What to produce:
Set down the material once more, exactly as it appears.

Dataset excerpt:
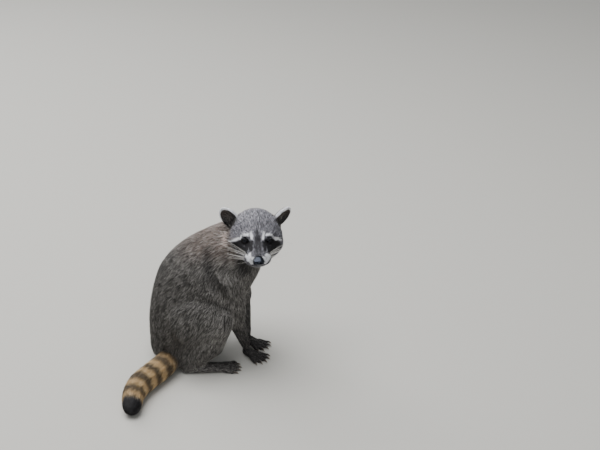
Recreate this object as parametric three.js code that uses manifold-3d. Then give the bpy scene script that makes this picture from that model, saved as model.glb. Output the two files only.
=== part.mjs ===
// A raccoon sitting on its haunches with both forepaws on the ground, its head turned to its right.
// Life size, in millimetres, +Z up. The body faces +X and the face looks towards -Y. Every outline is
// that of the coat's tips, and neighbouring pieces keep a thin parting gap.
import * as THREE from "three";
import { mergeVertices } from "three/addons/utils/BufferGeometryUtils.js";
import Module from "manifold-3d";

const wasm = await Module();
wasm.setup();

const vector = (list) => new THREE.Vector3(...list);
const mix = THREE.MathUtils.lerp;
const radians = THREE.MathUtils.degToRad;

// ---- Driving dimensions ----

const partingGap = 0.35; // between neighbouring pieces
const floorSink = 1.6; // how far the rounded soles dip below the floor before they are trimmed flat
const pelvis = { at: [-35, -5], turn: 15 }; // turn is its heading from +X towards +Y, in degrees
const skull = { at: [107, -25, 264], turn: -89.5, roll: -2 }; // its frame: x to the nose, y to its left, z up
const eye = { forward: 36.5, apart: 40, high: 11, radius: 6.8 };
const nosePad = { forward: 81, high: -8.5, long: 8, wide: 10.5, tall: 7.8 };
const ear = { back: 9, apart: 71, high: 18, tall: 45.5, wide: 32.5, thick: 15, wall: 3, lean: 37 };
const earSwivel = { left: 36, right: 14 }; // how far each ear's hollow looks aside, in degrees
const forepawSize = { long: 24, wide: 25, high: 15, digit: 24, thick: 6.6, fan: 11, claw: 7 };
const hindFootSize = { long: 74, wide: 29, high: 19, digit: 25, thick: 7.4, fan: 8, claw: 8 };

// The spine from the rump to the nape. Each station holds the centre of a section, its half width, its half
// depths to the front and to the back, and its heading.
const spine = [
  { at: [-46, -4, 16], wide: 62, front: 56, back: 54, turn: 15 },
  { at: [-40, -4, 56], wide: 76, front: 66, back: 60, turn: 14 },
  { at: [-28, -2, 104], wide: 78, front: 74, back: 70, turn: 8 },
  { at: [-4, 0, 147], wide: 74, front: 76, back: 84, turn: -4 },
  { at: [25, -1, 184], wide: 69, front: 80, back: 80, turn: -14 },
  { at: [54, -3, 214], wide: 57, front: 72, back: 67, turn: -24 },
  { at: [80, -9, 238], wide: 49, front: 60, back: 55, turn: -36 },
  { at: [102, -19, 256], wide: 40, front: 40, back: 36, turn: -50 },
];
const napeShare = 0.71; // where the neck parts from the trunk, as a share of the spine
const tail = [
  { at: [-58, -22, 32], wide: 20 },
  { at: [-62, -50, 25], wide: 23 },
  { at: [-77, -79, 23.5], wide: 24.5 },
  { at: [-98, -106, 23.5], wide: 24.5 },
  { at: [-117, -132, 23], wide: 24 },
  { at: [-128, -162, 21], wide: 22 },
  { at: [-130, -190, 18], wide: 18.5 },
];
const tailShares = [0.34, 0.78]; // where the tail's three lengths part
const tailTurn = -120; // the heading that the tail's sections are squared to, well aside from where it points

// The right hind leg's joints lie ahead of, to the right of and above the pelvis, and the left one mirrors
// them. The forelegs reach to places of their own.
const hindLeg = {
  hip: [-10, 44, 99],
  flank: [20, 61, 112],
  knee: [52, 79, 106],
  ankle: [-3, 62, 36],
  heel: [-14, 60, 16],
};
const forelegs = {
  right: { shoulder: [50, -45, 190], elbow: [64, -35, 98], wrist: [84, -12, 22], pawTurn: -44 },
  left: { shoulder: [48, 45, 190], elbow: [81, 40, 102], wrist: [88, 31, 22], pawTurn: -40 },
};
const toTheRight = { right: 1, left: -1 };
const footTurn = { right: 2, left: 30 };

const coat = { grey: 0x5d5650, dark: 0x2a2523, pale: 0xb9b2a6, ochre: 0xb5813f };

// ---- Solids ----

// A closed geometry as a solid that can be joined and cut.
function solid(geometry) {
  const bare = geometry.clone();
  for (const name of ["normal", "uv"]) bare.deleteAttribute(name);
  const merged = mergeVertices(bare, 1e-3);
  return new wasm.Manifold(
    new wasm.Mesh({
      numProp: 3,
      vertProperties: merged.attributes.position.array,
      triVerts: new Uint32Array(merged.index.array),
    }),
  );
}

const join = (solids) => solids.reduce((whole, next) => whole.add(next));

// A piece with its neighbours taken away, without the crumbs that a cut can leave.
function fitted(own, ...neighbours) {
  const left = neighbours.reduce((rest, next) => rest.subtract(next), own);
  return left.decompose().reduce((best, next) => (next.volume() > best.volume() ? next : best));
}

const aboveFloor = (own) => own.trimByPlane([0, 0, 1], 0);

// A solid made in a frame of its own, set into another.
const placed = (own, matrix) => own.transform(matrix.toArray());

function frameOf({ at, turn = 0, roll = 0, order = "ZYX" }) {
  const angles = new THREE.Euler(radians(roll), 0, radians(turn), order);
  const turning = new THREE.Quaternion().setFromEuler(angles);
  return new THREE.Matrix4().compose(vector(at), turning, vector([1, 1, 1]));
}

// A smooth value from a row of them, at place t counted in spans.
function smooth(values, t) {
  const span = Math.min(Math.floor(t), values.length - 2);
  const value = (i) => values[THREE.MathUtils.clamp(span + i, 0, values.length - 1)];
  const [a, b, c, d] = [-1, 0, 1, 2].map(value);
  const f = t - span;
  return b + 0.5 * f * (c - a + f * (2 * a - 5 * b + 4 * c - d + f * (3 * (b - c) + d - a)));
}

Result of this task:
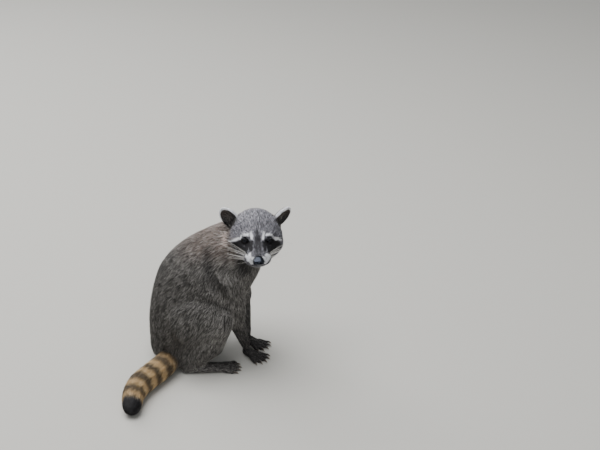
Recreate this object as parametric three.js code that uses manifold-3d. Then give the bpy scene script that makes this picture from that model, saved as model.glb. Output the two files only.
=== part.mjs ===
// A raccoon sitting on its haunches with both forepaws on the ground, its head turned to its right.
// Life size, in millimetres, +Z up. The body faces +X and the face looks towards -Y. Every outline is
// that of the coat's tips, and neighbouring pieces keep a thin parting gap.
import * as THREE from "three";
import { mergeVertices } from "three/addons/utils/BufferGeometryUtils.js";
import Module from "manifold-3d";

const wasm = await Module();
wasm.setup();

const vector = (list) => new THREE.Vector3(...list);
const mix = THREE.MathUtils.lerp;
const radians = THREE.MathUtils.degToRad;

// ---- Driving dimensions ----

const partingGap = 0.35; // between neighbouring pieces
const floorSink = 1.6; // how far the rounded soles dip below the floor before they are trimmed flat
const pelvis = { at: [-35, -5], turn: 15 }; // turn is its heading from +X towards +Y, in degrees
const skull = { at: [107, -25, 264], turn: -89.5, roll: -2 }; // its frame: x to the nose, y to its left, z up
const eye = { forward: 36.5, apart: 40, high: 11, radius: 6.8 };
const nosePad = { forward: 81, high: -8.5, long: 8, wide: 10.5, tall: 7.8 };
const ear = { back: 9, apart: 71, high: 18, tall: 45.5, wide: 32.5, thick: 15, wall: 3, lean: 37 };
const earSwivel = { left: 36, right: 14 }; // how far each ear's hollow looks aside, in degrees
const forepawSize = { long: 24, wide: 25, high: 15, digit: 24, thick: 6.6, fan: 11, claw: 7 };
const hindFootSize = { long: 74, wide: 29, high: 19, digit: 25, thick: 7.4, fan: 8, claw: 8 };

// The spine from the rump to the nape. Each station holds the centre of a section, its half width, its half
// depths to the front and to the back, and its heading.
const spine = [
  { at: [-46, -4, 16], wide: 62, front: 56, back: 54, turn: 15 },
  { at: [-40, -4, 56], wide: 76, front: 66, back: 60, turn: 14 },
  { at: [-28, -2, 104], wide: 78, front: 74, back: 70, turn: 8 },
  { at: [-4, 0, 147], wide: 74, front: 76, back: 84, turn: -4 },
  { at: [25, -1, 184], wide: 69, front: 80, back: 80, turn: -14 },
  { at: [54, -3, 214], wide: 57, front: 72, back: 67, turn: -24 },
  { at: [80, -9, 238], wide: 49, front: 60, back: 55, turn: -36 },
  { at: [102, -19, 256], wide: 40, front: 40, back: 36, turn: -50 },
];
const napeShare = 0.71; // where the neck parts from the trunk, as a share of the spine
const tail = [
  { at: [-58, -22, 32], wide: 20 },
  { at: [-62, -50, 25], wide: 23 },
  { at: [-77, -79, 23.5], wide: 24.5 },
  { at: [-98, -106, 23.5], wide: 24.5 },
  { at: [-117, -132, 23], wide: 24 },
  { at: [-128, -162, 21], wide: 22 },
  { at: [-130, -190, 18], wide: 18.5 },
];
const tailShares = [0.34, 0.78]; // where the tail's three lengths part
const tailTurn = -120; // the heading that the tail's sections are squared to, well aside from where it points

// The right hind leg's joints lie ahead of, to the right of and above the pelvis, and the left one mirrors
// them. The forelegs reach to places of their own.
const hindLeg = {
  hip: [-10, 44, 99],
  flank: [20, 61, 112],
  knee: [52, 79, 106],
  ankle: [-3, 62, 36],
  heel: [-14, 60, 16],
};
const forelegs = {
  right: { shoulder: [50, -45, 190], elbow: [64, -35, 98], wrist: [84, -12, 22], pawTurn: -44 },
  left: { shoulder: [48, 45, 190], elbow: [81, 40, 102], wrist: [88, 31, 22], pawTurn: -40 },
};
const toTheRight = { right: 1, left: -1 };
const footTurn = { right: 2, left: 30 };

const coat = { grey: 0x5d5650, dark: 0x2a2523, pale: 0xb9b2a6, ochre: 0xb5813f };

// ---- Solids ----

// A closed geometry as a solid that can be joined and cut.
function solid(geometry) {
  const bare = geometry.clone();
  for (const name of ["normal", "uv"]) bare.deleteAttribute(name);
  const merged = mergeVertices(bare, 1e-3);
  return new wasm.Manifold(
    new wasm.Mesh({
      numProp: 3,
      vertProperties: merged.attributes.position.array,
      triVerts: new Uint32Array(merged.index.array),
    }),
  );
}

const join = (solids) => solids.reduce((whole, next) => whole.add(next));

// A piece with its neighbours taken away, without the crumbs that a cut can leave.
function fitted(own, ...neighbours) {
  const left = neighbours.reduce((rest, next) => rest.subtract(next), own);
  return left.decompose().reduce((best, next) => (next.volume() > best.volume() ? next : best));
}

const aboveFloor = (own) => own.trimByPlane([0, 0, 1], 0);

// A solid made in a frame of its own, set into another.
const placed = (own, matrix) => own.transform(matrix.toArray());

function frameOf({ at, turn = 0, roll = 0, order = "ZYX" }) {
  const angles = new THREE.Euler(radians(roll), 0, radians(turn), order);
  const turning = new THREE.Quaternion().setFromEuler(angles);
  return new THREE.Matrix4().compose(vector(at), turning, vector([1, 1, 1]));
}

// A smooth value from a row of them, at place t counted in spans.
function smooth(values, t) {
  const span = Math.min(Math.floor(t), values.length - 2);
  const value = (i) => values[THREE.MathUtils.clamp(span + i, 0, values.length - 1)];
  const [a, b, c, d] = [-1, 0, 1, 2].map(value);
  const f = t - span;
  return b + 0.5 * f * (c - a + f * (2 * a - 5 * b + 4 * c - d + f * (3 * (b - c) + d - a)));
}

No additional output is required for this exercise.